Müller: Da ist nicht ganz einfach. Man muss ja irgendwie frei bekommen, aber nicht jeder kann oder möchte seinen Arbeitgeber darüber informieren. Da ist Kreativität gefragt.
Jansen: Man muss sich klarmachen, was das bedeutet. Ich bin zum Beispiel selbstständig, ich kann jetzt de facto sechs Monate lang keinen Vertrag annehmen und werde einen großen Teil meiner Einkünfte verlieren. So ein Verfahren kann auch ohne Verurteilung eine finanzielle Katastrophe bedeuten. Natürlich beeinträchtigt es auch das Privatleben. Es bedeutet, dass eine Bestrafung stattfindet, ohne dass jemals ein Urteil gesprochen wurde.
Haben Sie das Gefühl, die Staatsanwaltschaft benutzt Sie, um eine Veränderung der Rechtsprechung zum Versammlungsrecht zu erzielen?
Nils Jansen
28, kommt aus Bonn und studiert Wirtschaftswissenschaften in Berlin.

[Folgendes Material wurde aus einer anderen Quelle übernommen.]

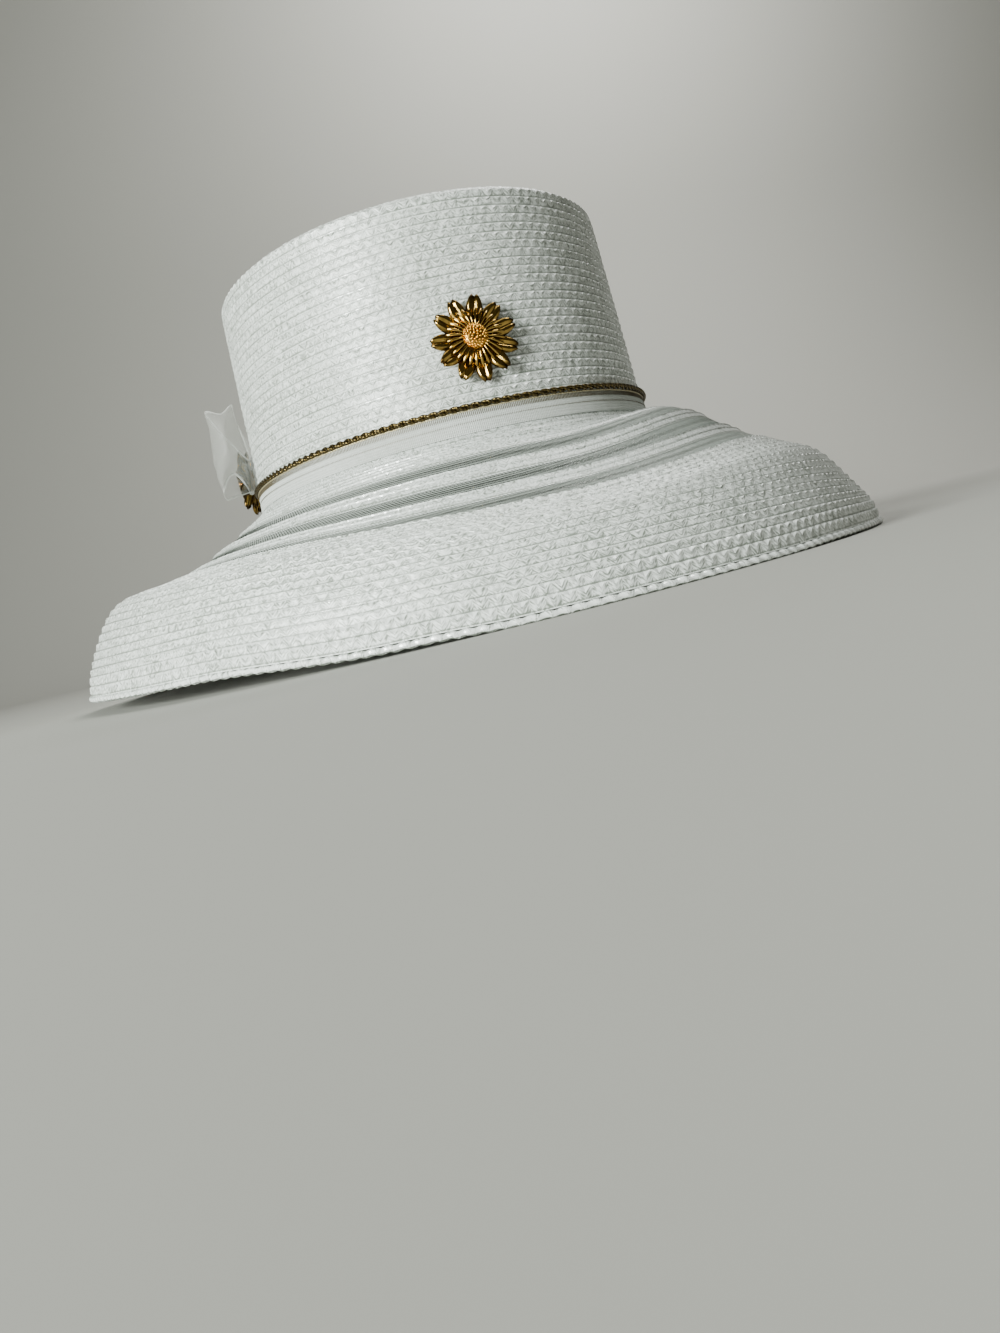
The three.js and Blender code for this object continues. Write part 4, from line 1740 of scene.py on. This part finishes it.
@dataclass(frozen=True)
class Daisy:
    """A gold daisy: notched and grooved petals, slender florets and a grained eye."""

    form: HatForm
    prefix: str
    azimuth: float
    height: float
    stand_off: float
    petals: int = 11
    first_petal: float = 11.0
    petal_root: float = 3.2
    petal_tip: float = 15.6
    petal_half_width: float = 3.2
    # A petal widens from this share of its width, to its whole width at a share of its length.
    petal_foot_share: float = 0.4
    petal_widest: float = 0.7
    petal_narrowing: float = 0.2
    petal_narrowing_start: float = 0.75
    petal_foot_height: float = 1.0
    petal_rise: float = 1.5
    petal_rise_power: float = 1.2
    petal_thickness: float = 0.55
    petal_tilts: tuple[float, ...] = (0.0, 3.0, -2.5, 1.5, -1.0, 4.0, -3.0)
    petal_sink: float = 0.2
    tip_notch: float = 0.8
    tip_notch_width: float = 0.15
    tip_corners: float = 3.0
    lobe_height: float = 0.95
    lobe_foot_share: float = 0.4
    lobe_fullness: float = 0.7
    flute_depth: float = 0.1
    flutes: int = 7
    tip_curl: float = 0.9
    tip_curl_start: float = 0.8
    side_curl: float = 0.75
    hub_radius: float = 5.4
    hub_depth: float = 0.9
    hub_middle: float = 0.65
    hub_bevel: float = 0.25
    florets: int = 28
    floret_tip: float = 10.3
    floret_root: float = 3.6
    floret_half_width: float = 0.5
    floret_height: float = 2.55
    # A floret widens by a share of its width, slopes down to its tip and arches between.
    floret_root_share: float = 0.7
    floret_widening: float = 0.75
    floret_tip_height: float = 0.35
    floret_slope: float = 0.95
    floret_half_depth: float = 0.62
    floret_arch: float = 0.45
    dish_radius: float = 7.9
    dish_top_radius: float = 3.0
    dish_depth: float = 0.8
    eye_radius: float = 4.5
    eye_height: float = 2.2
    eye_level: float = 0.75
    seed_stand_out: float = 0.25
    seed_stand_up: float = 0.3
    seeds: int = 96
    seed_radius: float = 0.44
    pin_length: float = 18.0
    pin_width: float = 1.8
    pin_thickness: float = 1.0
    pin_bevel: float = 0.42
    layer_gap: float = 0.3

    @property
    def petal_level(self) -> float:
        """Height of the petals' roots over the pin's back."""
        return self.pin_thickness + self.layer_gap

    @property
    def floret_level(self) -> float:
        """Height of the florets over the pin's back."""
        return self.petal_level + self.floret_height + self.layer_gap

    def petal_form(self, grid: np.ndarray) -> np.ndarray:
        """Shapes a grid into a petal along +X.

        Args:
            grid: Points from -1 to 1.

        Returns:
            The petal's points, in millimetres.
        """
        share, side = (grid[:, 0] + 1) / 2, grid[:, 1]
        notch = self.tip_notch * np.exp(-((side / self.tip_notch_width) ** 2))
        tip = self.petal_tip - notch - self.tip_corners * np.abs(side) ** 3
        x = self.petal_root + (tip - self.petal_root) * share
        foot, start = self.petal_foot_share, self.petal_narrowing_start
        wide = foot + (1 - foot) * np.sin(np.pi / 2 * np.minimum(share / self.petal_widest, 1.0))
        wide *= 1 - self.petal_narrowing * np.maximum(0, (share - start) / (1 - start)) ** 2
        y = side * self.petal_half_width * wide
        lobes = self.lobe_height * np.sin(np.pi * np.abs(side)) ** self.lobe_fullness
        foot, start = self.lobe_foot_share, self.tip_curl_start
        lobes *= foot + (1 - foot) * np.sin(np.pi * share) ** 0.5
        flutes = self.flute_depth * np.cos(self.flutes * np.pi * side)
        flutes *= np.minimum(1, 3 * share) * (1 - share)
        curl = self.tip_curl * np.maximum(0, (share - start) / (1 - start)) ** 2
        curl += self.side_curl * np.abs(side) ** 4
        rise = self.petal_rise * share**self.petal_rise_power
        z = self.petal_foot_height + rise + lobes + flutes - curl
        return np.stack([x, y, z], -1)

    def floret_form(self, ball: np.ndarray) -> np.ndarray:
        """Shapes a ball into a slender floret along +X.

        Args:
            ball: Points of a ball with radius 1, its poles along Z.

        Returns:
            The floret's points, in millimetres.
        """
        share = (ball[:, 2] + 1) / 2
        x = self.floret_root + (self.floret_tip - self.floret_root) * share
        wide = self.floret_half_width * (self.floret_root_share + self.floret_widening * share)
        z = self.floret_tip_height + self.floret_slope * (1 - share)
        z += self.floret_half_depth * ball[:, 0] + self.floret_arch * np.sin(np.pi * share)
        return np.stack([x, ball[:, 1] * wide, z], -1)

    def make_petals(self) -> bpy.types.Object:
        """Builds the ring of outer petals on their hub.

        Returns:
            The new object.
        """
        bpy.ops.object.select_all(action="DESELECT")
        bpy.ops.mesh.primitive_grid_add(x_subdivisions=12, y_subdivisions=16, size=2)
        petal = shaped(bpy.context.active_object, self.petal_form)
        modified(petal, "SOLIDIFY", thickness=self.petal_thickness * MM, offset=-1.0)
        modified(petal, "SUBSURF", levels=1, render_levels=1)
        petals = copied(petal, self.petals, self.first_petal, self.petal_tilts)
        bpy.ops.object.select_all(action="DESELECT")
        bpy.ops.mesh.primitive_cylinder_add(
            vertices=48,
            radius=self.hub_radius * MM,
            depth=self.hub_depth * MM,
            location=(0, 0, self.hub_middle * MM),
        )
        hub = bpy.context.active_object
        settle(hub)
        modified(hub, "BEVEL", width=self.hub_bevel * MM, segments=2)
        return join(f"{self.prefix}_petal_ring", [*petals, hub])

    def make_florets(self) -> bpy.types.Object:
        """Builds the ring of slender florets over a shallow dish.

        Returns:
            The new object.
        """
        bpy.ops.object.select_all(action="DESELECT")
        bpy.ops.mesh.primitive_uv_sphere_add(segments=12, ring_count=10, radius=1)
        floret = shaped(bpy.context.active_object, self.floret_form)
        florets = copied(floret, self.florets, 0.0)
        bpy.ops.object.select_all(action="DESELECT")
        bpy.ops.mesh.primitive_cone_add(
            vertices=64,
            radius1=self.dish_radius * MM,
            radius2=self.dish_top_radius * MM,
            depth=self.dish_depth * MM,
            location=(0, 0, self.dish_depth / 2 * MM),
        )
        dish = bpy.context.active_object
        settle(dish)
        return join(f"{self.prefix}_floret_ring", [*florets, dish])

    def make_eye(self) -> bpy.types.Object:
        """Builds the domed eye with its spiral of seeds.

        Returns:
            The new object.
        """
        bpy.ops.object.select_all(action="DESELECT")
        bpy.ops.mesh.primitive_uv_sphere_add(segments=36, ring_count=18, radius=1)
        dome = bpy.context.active_object
        bpy.ops.object.mode_set(mode="EDIT")
        bpy.ops.mesh.select_all(action="SELECT")
        bpy.ops.mesh.bisect(plane_co=(0, 0, 0), plane_no=(0, 0, 1), clear_inner=True, use_fill=True)
        bpy.ops.object.mode_set(mode="OBJECT")
        radius = self.eye_radius - self.seed_stand_out
        height = self.eye_height - self.seed_stand_up
        shaped(dome, lambda p: p * [radius, radius, height])
        pieces = [dome]
        golden_angle = math.pi * (3 - math.sqrt(5))
        for i in range(self.seeds):
            share = math.sqrt((i + 0.5) / self.seeds)
            turn = i * golden_angle
            out = radius * math.sin(share * math.pi / 2)
            up = height * math.cos(share * math.pi / 2)
            bpy.ops.object.select_all(action="DESELECT")
            bpy.ops.mesh.primitive_ico_sphere_add(
                subdivisions=2,
                radius=self.seed_radius * MM,
                location=(out * math.cos(turn) * MM, out * math.sin(turn) * MM, up * MM),
            )
            seed = bpy.context.active_object
            settle(seed)
            pieces.append(seed)
        return join(f"{self.prefix}_seeded_eye", pieces)

    def make_pin(self) -> bpy.types.Object:
        """Builds the pin behind the flower.

        Returns:
            The new object.
        """
        bpy.ops.object.select_all(action="DESELECT")
        bpy.ops.mesh.primitive_cube_add(
            size=1,
            location=(0, 0, self.pin_thickness / 2 * MM),
            scale=(self.pin_width * MM, self.pin_length * MM, self.pin_thickness * MM),
        )
        pin = bpy.context.active_object
        settle(pin)
        modified(pin, "BEVEL", width=self.pin_bevel * MM, segments=3)
        pin.name = pin.data.name = f"{self.prefix}_clasp_pin"
        return pin

    def build(self, dark: bpy.types.Material, pale: bpy.types.Material) -> None:
        """Builds and dresses the daisy.

        Args:
            dark: The petals' and florets' gold.
            pale: The eye's gold.
        """
        place = on_wall(self.form, self.azimuth, self.height, self.stand_off)
        petal_level = self.petal_level - self.petal_sink
        eye_level = self.floret_level + self.eye_level
        layers = [
            (self.make_pin(), 0.0, Slot.DARK_GOLD, dark, "pin"),
            (self.make_petals(), petal_level, Slot.DARK_GOLD, dark, "petals"),
            (self.make_florets(), self.floret_level, Slot.DARK_GOLD, dark, "florets"),
            (self.make_eye(), eye_level, Slot.PALE_GOLD, pale, "eye"),
        ]
        for piece, level, slot, material, node in layers:
            lift = np.eye(4)
            lift[2, 3] = level
            moved(piece, place @ lift)
            dress(piece, material, [f"{self.prefix}_{node}"], smooth=METAL_EDGE)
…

Er engagiert sich unter anderem bei der Gewerkschaft Ver.di.
Jansen: Genau, ich glaube, der Staatsanwaltschaft geht es nicht um uns. Eigentlich geht es darum, durch die Hintertür die Rechtsprechung zu ändern: Die bloße Anwesenheit auf der Demo soll hier bestraft werden.
Müller: Die Staatsanwaltschaft hat schon in den vergangenen Rondenbarg-Anklagen deutlich gemacht, dass sie prüfen möchte, ob die sogenannte „Hooligan-Rechtsprechung“ des Bundesgerichtshofs – also dass die Anwesenheit in einer Menschenmenge, bei der es zu Gewalt kommt, ausreicht, um verurteilt zu werden – ob diese Rechtsprechung auch auf politische Versammlungen übertragbar ist. Und das, obwohl der BGH das damals explizit ausgeschlossen hat. Der Landfriedensbruch-Paragraf wurde in den letzten Jahrzehnten immer wieder verschärft, nun will die Staatsanwaltschaft also weitere Fakten schaffen.
Jansen: Wenn die Staatsanwaltschaft damit durchkommt, könnten in Zukunft alle Teilnehmenden von Demonstrationen für eventuelle Straftaten aus der Menge kollektiv verurteilt werden. Was bleibt dann noch übrig vom Versammlungsrecht?